Definition
Painted lines, symbols, and patterns on an airport's runways, taxiways, and aprons that meet FAA standards for color, shape, and placement. They convey specific operational information to pilots, such as runway thresholds, holding positions, taxiway centerlines, and closed areas, and are recognized as official guidance at that airport.
Plain English
The official painted markings on the ground at an airport that tell pilots where to stop, hold, taxi, take off, and land. Because they meet FAA standards, pilots can trust them and follow them as instructions.
Context Anchor
Seen while taxiing, entering or crossing a runway, lining up for takeoff, and landing at an airport.
Derivation
"Approved" here means accepted as meeting an official standard, not merely permitted.
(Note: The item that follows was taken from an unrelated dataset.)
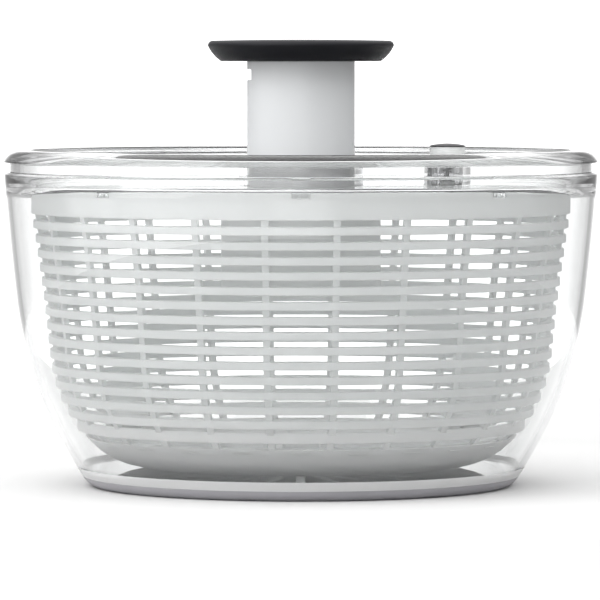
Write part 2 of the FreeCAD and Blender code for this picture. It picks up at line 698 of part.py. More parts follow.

The phrase signals that the markings follow FAA specifications rather than being informal paint on the pavement.
Why Pilots Care
Allows immediate positive identification of the intended runway and prevents alignment or incursion errors in the traffic pattern.
Intuition Check
Do not read “approved” as “preferred” or “recommended.” Here it means official and standardized for airport use. Do not read “visual markings” as decoration. They are working guidance for pilots and airport vehicles.
Example Sentence 1
The pilot followed the approved visual markings along the taxiway centerline to reach the run-up area.
Example Sentence 2
Clear approved visual markings at the threshold helped the pilot maintain proper alignment on final approach.